The Peabody Auditorium in Daytona Beach is but 2 blocks from the water. That's the best thing about it. It is so small that in the star dressing room, you have to sit cockeyed on the toilet for accuracy sake. There's a guy at the box office who called me a "determined little girl" and said that his name was Al, but some people called him Peter Rabbit. And we had an audience member get arrested at intermission for being drunk and disorderly. Her kids stayed to watch the show with one of the cops.

Tuesday, November 27, 2007

Columbus GA

A security guard said that our kids were either in the show or were from San Francisco. I didn't know that San Francisco was populated by just out of college kids in cat makeup.

Casinos are depressing.

They are. Very depressing. They're full of desperate people and people who can't do math. And the food, though free for employees (and temporary guests of the entertainment department), causes a serious waste of time. You can loose days in the bathroom. Trust me.

The highlight of the Thanksgiving in Biloxi was a performance by Big Mama Fonda (the show's drag queen in residence). I'll have pictures of that soon. In the meantime, the following was the carpet. Picture that on a full colon.

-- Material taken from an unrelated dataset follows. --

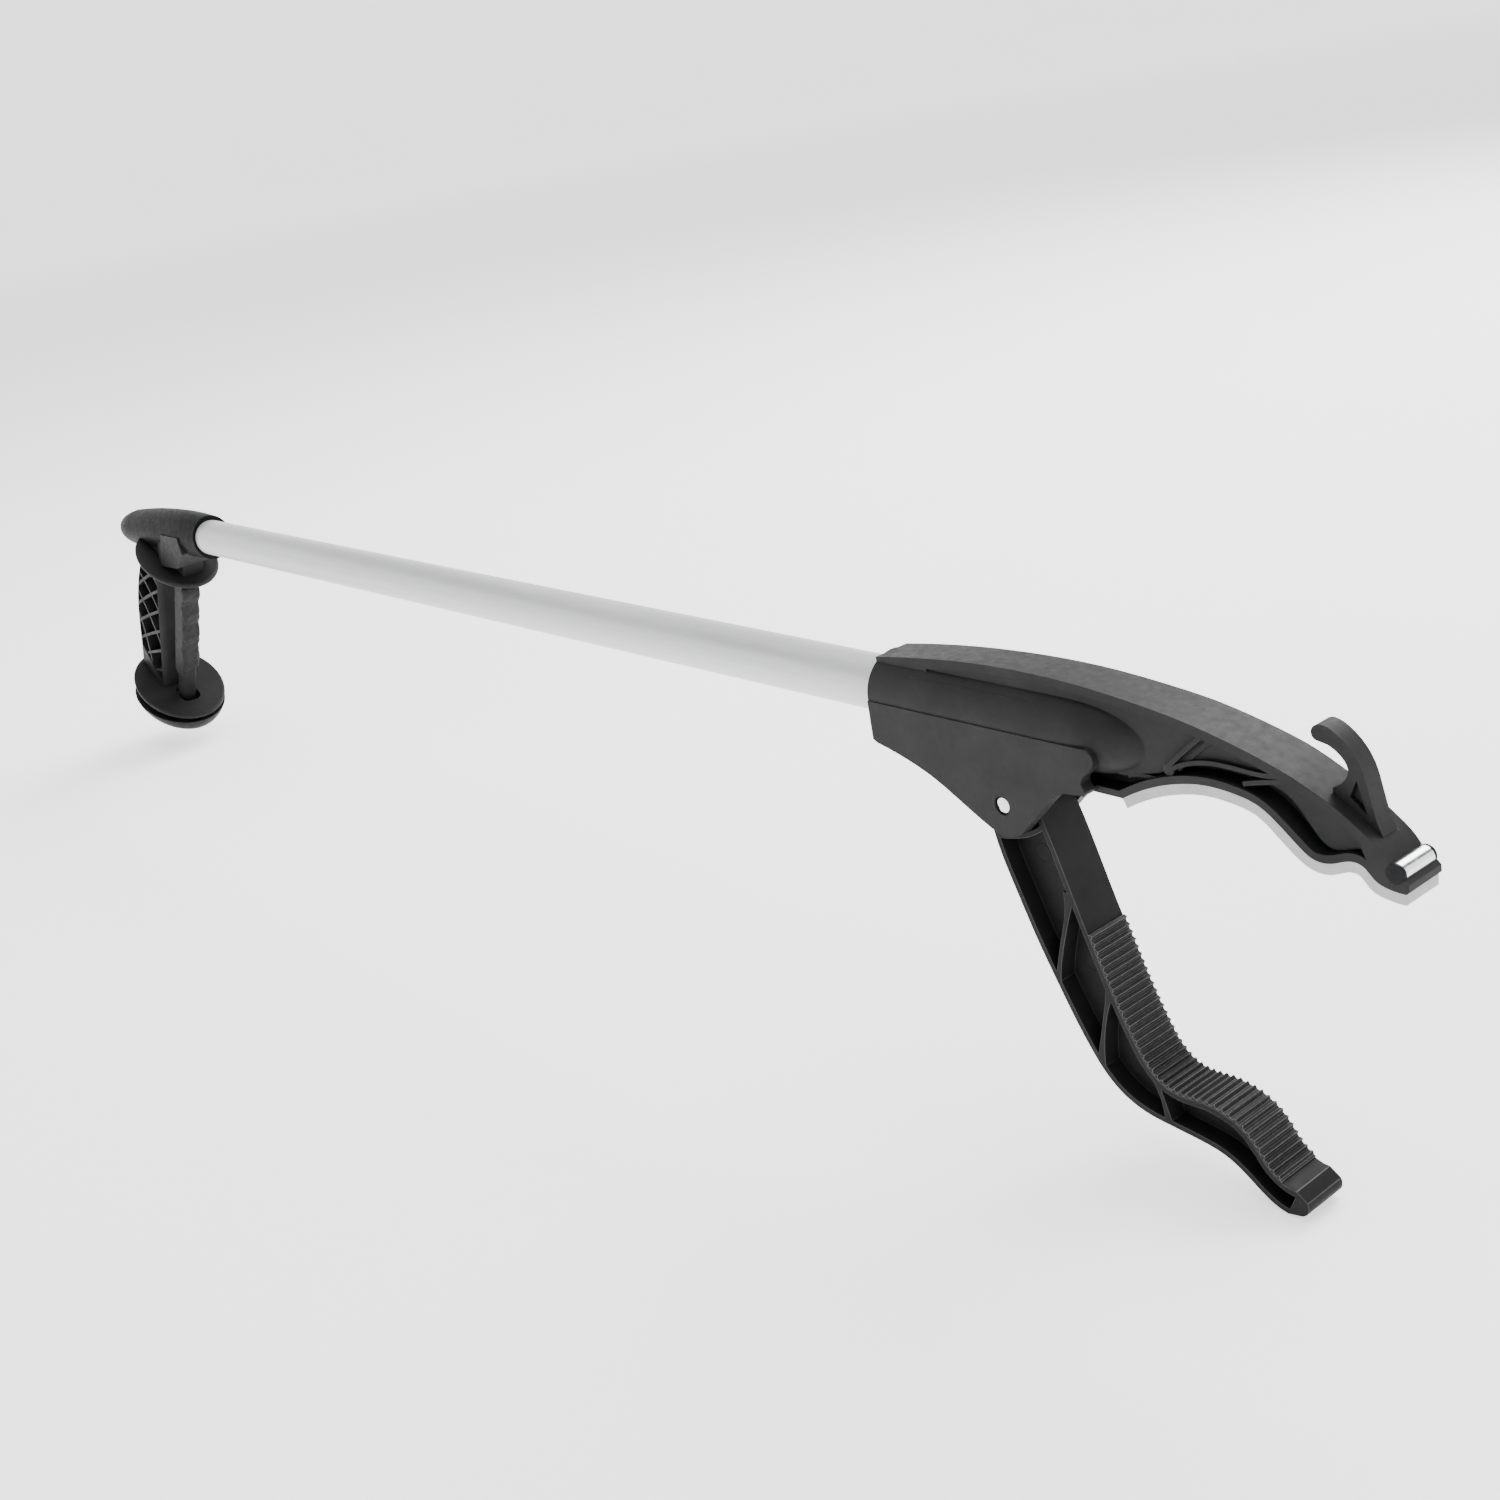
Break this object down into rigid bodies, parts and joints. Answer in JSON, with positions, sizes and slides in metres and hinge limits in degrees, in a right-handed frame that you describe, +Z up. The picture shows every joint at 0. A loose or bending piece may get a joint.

Wednesday, November 21, 2007

Panama Shitty, oops, City, sorry my lisp...

In events "truly awesome" by bus and truck tour standards, our entire local wardrobe crew today were high school students. Oh, except the crazy lady that was the head. She was a million years old and cranky.
Oh, and one of the carpenters, or crapenter in this case, had just had a knee replacement. I mean just had one. As in couldn't climb stairs just had one. Who agrees to work a job that requires physical labor when you can barely walk!
I'm looking forward to a very Biloxi Thanksgiving tomorrow.

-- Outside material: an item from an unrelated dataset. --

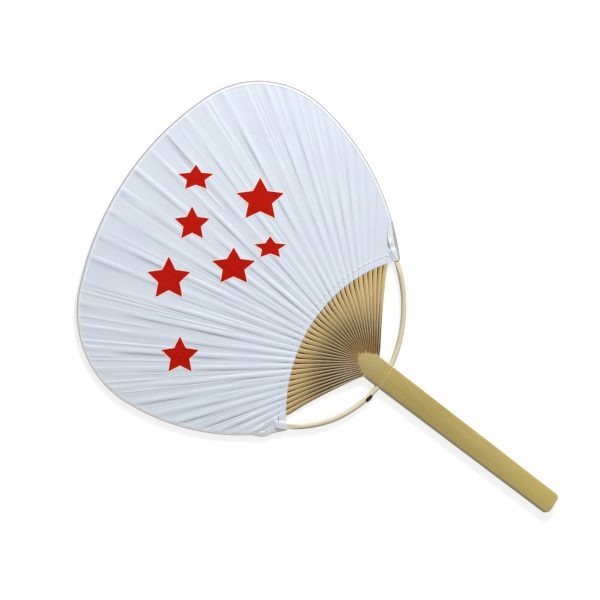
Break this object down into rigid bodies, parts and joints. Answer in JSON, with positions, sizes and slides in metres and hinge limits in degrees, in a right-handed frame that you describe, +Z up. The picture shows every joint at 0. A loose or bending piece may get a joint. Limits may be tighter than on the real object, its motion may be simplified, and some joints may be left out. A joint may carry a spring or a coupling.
{
  "type": "paper hand fan",
  "caption": "Flat paddle-shaped hand fan of split bamboo ribs between two sheets of white paper with plain red stars.",
  "frame": {"origin": "middle of the fan's outline, on the surface that it lies on", "axes": "+Y from the handle's end towards the head, +X across the head, +Z up out of the face with the stars"},
  "size_m": [0.241, 0.373, 0.0058],
  "materials": {
    "bamboo": "smooth bamboo skin, satin",
    "bow_bamboo": "scraped bamboo, matt",
    "thread": "twisted cotton",
    "front_paper": "matt, pasted over ribs",
    "back_paper": "matt, pasted over ribs",
    "rim_paper": "matt folded strip",
    "patch_paper": "matt, lightly creased",
    "red_ink": "flat printed red"
  },
  "bodies": {
    "root": {"handle_and_ribs": "bamboo", "bow": "bow_bamboo", "weaving_thread": "thread", "front_paper": "front_paper", "back_paper": "back_paper", "rim_tape": "rim_paper", "left_corner_patch": "patch_paper", "right_corner_patch": "patch_paper", "printed_stars": "red_ink"}
  },
  "joints": []
}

Tuesday, November 20, 2007

Richmond

Oh Richmond... The Landmark Theatre is one of my favorites on the B city list. It is a beautiful old, partially restored Masonic Temple. We all know the Masons have a storied past, and the Landmark furthurs every idea you've ever had about them. The theatre has a beautifully restored dome over the audience (unfortunately, I don't have a picture to show you.) The staff say the building is haunted and that the ghost lives in one of the minarets on the front of the building. I've never been up to the minarets, but I have been down 3 stories into the sub basements to see the abandoned swimming pool and the shooting range. Very creepy by flashlight.
The last time I was at the Landmark was a few years ago. I was the props person for the show at that time. The house head was a very very old, nice guy named Bill, who kept asking me "where is the prop guy?". I kept telling him I was the prop guy and he kept laughing and saying "no, you're the coffee girl." Also on my crew was a kid (he couldn't have been more than 18) whose name was Chance. And another guy who, when I asked him his name, he said "Assneck". I told him that there was no way I could call him that. He said "no, really, that's the name I respond to." "Ok, Assneck, how'd you get your name?" He said it was related to the botched tattoo on his neck. Oh, good times in Richmond.

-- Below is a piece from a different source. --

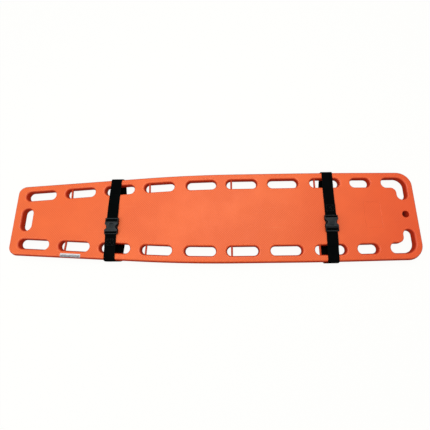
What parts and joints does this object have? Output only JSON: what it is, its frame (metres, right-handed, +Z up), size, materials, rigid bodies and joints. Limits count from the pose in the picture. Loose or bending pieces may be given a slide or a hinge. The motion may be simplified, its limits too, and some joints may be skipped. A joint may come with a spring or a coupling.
{
  "type": "spine board",
  "caption": "Long moulded rescue board for carrying a casualty, with handholds along both rails, clip pins, and two buckled webbing straps wrapped round it.",
  "frame": {"origin": "middle of the footprint, at the height of the surface that the strapped board lies on", "axes": "+X along the board towards the head end, +Y across it to the left of someone lying on it face up, +Z up out of the carrying face"},
  "size_m": [1.858, 0.4252, 0.0716],
  "materials": {
    "orange_shell": "fine stippled satin",
    "foam": "closed-cell foam",
    "pin": "smooth",
    "label": "satin film",
    "webbing": "woven webbing",
    "buckle_plastic": "moulded, lightly grained"
  },
  "bodies": {
    "board": {"board_shell": "orange_shell", "foam_core": "foam", "clip_pin_r2": "pin", "clip_pin_r4": "pin", "clip_pin_r6": "pin", "clip_pin_r8": "pin", "clip_pin_l2": "pin", "clip_pin_l4": "pin", "clip_pin_l6": "pin", "clip_pin_l8": "pin", "rail_label": "label"},
    "foot_strap": {"foot_webbing": "webbing", "foot_socket": "buckle_plastic"},
    "foot_release": {"foot_plug": "buckle_plastic", "foot_web_fold": "webbing"},
    "foot_arm_a": {"foot_arm_a": "buckle_plastic"},
    "foot_arm_b": {"foot_arm_b": "buckle_plastic"},
    "head_strap": {"head_webbing": "webbing", "head_socket": "buckle_plastic"},
    "head_release": {"head_plug": "buckle_plastic", "head_web_fold": "webbing"},
    "head_arm_a": {"head_arm_a": "buckle_plastic"},
    "head_arm_b": {"head_arm_b": "buckle_plastic"}
  },
  "joints": [
    {"name": "foot_strap_slide", "type": "slide", "parent": "board", "child": "foot_strap", "axis": [1, 0, 0], "range_m": [-0.06, 0]},
    {"name": "foot_buckle_pull", "type": "slide", "parent": "foot_strap", "child": "foot_release", "axis": [0, 1, 0], "range_m": [0, 0.038]},
    {"name": "foot_arm_a_flex", "type": "hinge", "parent": "foot_release", "child": "foot_arm_a", "pos_m": [-0.4445, -0.0187, 0.0651], "axis": [0, 0, -1], "range_deg": [0, 13.6]},
    {"name": "foot_arm_b_flex", "type": "hinge", "parent": "foot_release", "child": "foot_arm_b", "pos_m": [-0.4795, -0.0187, 0.0651], "axis": [0, 0, 1], "range_deg": [0, 13.6]},
    {"name": "head_strap_slide", "type": "slide", "parent": "board", "child": "head_strap", "axis": [1, 0, 0], "range_m": [-0.05, 0.05]},
    {"name": "head_buckle_pull", "type": "slide", "parent": "head_strap", "child": "head_release", "axis": [0, -1, 0], "range_m": [0, 0.038]},
    {"name": "head_arm_a_flex", "type": "hinge", "parent": "head_release", "child": "head_arm_a", "pos_m": [0.513, -0.0583, 0.0651], "axis": [0, 0, -1], "range_deg": [0, 13.6]},
    {"name": "head_arm_b_flex", "type": "hinge", "parent": "head_release", "child": "head_arm_b", "pos_m": [0.548, -0.0583, 0.0651], "axis": [0, 0, 1], "range_deg": [0, 13.6]}
  ],
  "couplings": [
    {"joint": "foot_arm_a_flex", "follows": "foot_buckle_pull", "rad_per_m": 6.2},
    {"joint": "foot_arm_b_flex", "follows": "foot_buckle_pull", "rad_per_m": 6.2},
    {"joint": "head_arm_a_flex", "follows": "head_buckle_pull", "rad_per_m": 6.2},
    {"joint": "head_arm_b_flex", "follows": "head_buckle_pull", "rad_per_m": 6.2}
  ]
}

Thursday, November 15, 2007

Favorite Engrish Signage

Here are some of my favorite signs from my last tour in China.
I was kind of hoping for a fire so I could feel the excitement.
This is where the liars go to hide.


My office.

Little Rock

Finding the stage door in Little Rock yesterday was nearly a "Spinal Tap" moment. Some nice little old lady let a bunch of us in saying "Oh, you crazy road lizards, you'd think you wouldn't need any help." We crazy road lizards indeed did need some help because we ended up in the lobby of the Exhibition Hall instead of backstage.

Monday, November 12, 2007

Rules of the Road

The generally accepted rules of sleeper bus travel have long been a mystery to many. Read on and the mysteries will be revealed...
Rule #1 is no #2.
Rule #2 see rule #1.
Rule #3 Don't fall asleep in either the front or the back lounge or you will be subject to whatever your bus mates may choose to do to you (i.e. one big burly guy once had his armpit shaved and unflattering names written on his forehead with Sharpie all because he fell asleep in the lounge.)
Rule #4 Always sleep with your feet toward the driver in case he has to stop suddenly while you're asleep and you go sliding wildly, you won't break your neck at the end of your bunk.
Rule #5 Don't sleep in the top bunk if you have to pee a lot during the night.
Rule #6 No guests on the bus. It is a very small home for up to 12 people. There is no room for extra people.
Rule #7 If it's not labeled in the fridge or on the counters its fair game.
Rule #8 Don't drink the water.
Rule #9 No sleeping with your bunk curtain open. Especially if you snore louder than the bus hitting the rumblestrips.
Rule #10 Don't ever go into a truck stop without taking your cell phone telling somebody else you've left the bus. The Oklahoma City Flying J is a lonely place at 3AM.

Sunday, November 11, 2007

it should be called Lousy-anna...

Observations of the day:
1. When you start the day 16 stagehands short for a full call, don't expect it to get better.
2. Crawfish ettouffee can mean different things to different people.
3. Southern people's time. Don't fight it. It hurts more.
4. When there are so few ushers that you can't let people into the lobby because they'll go right into the house, you shouldn't have a show.
5. 4 unlikely events can share a venue: CATS, a wedding, a pageant, and a gun show.
6. When the floor is cleaner than the chairs, you know you're in Lake Charles.
7. "Uh huh", doesn't denote comprehension.
8. I would like to believe that bad things happen because people are tired, having worked since 6AM, but unfortunately, I've been to Louisiana before and I know that's just not the case.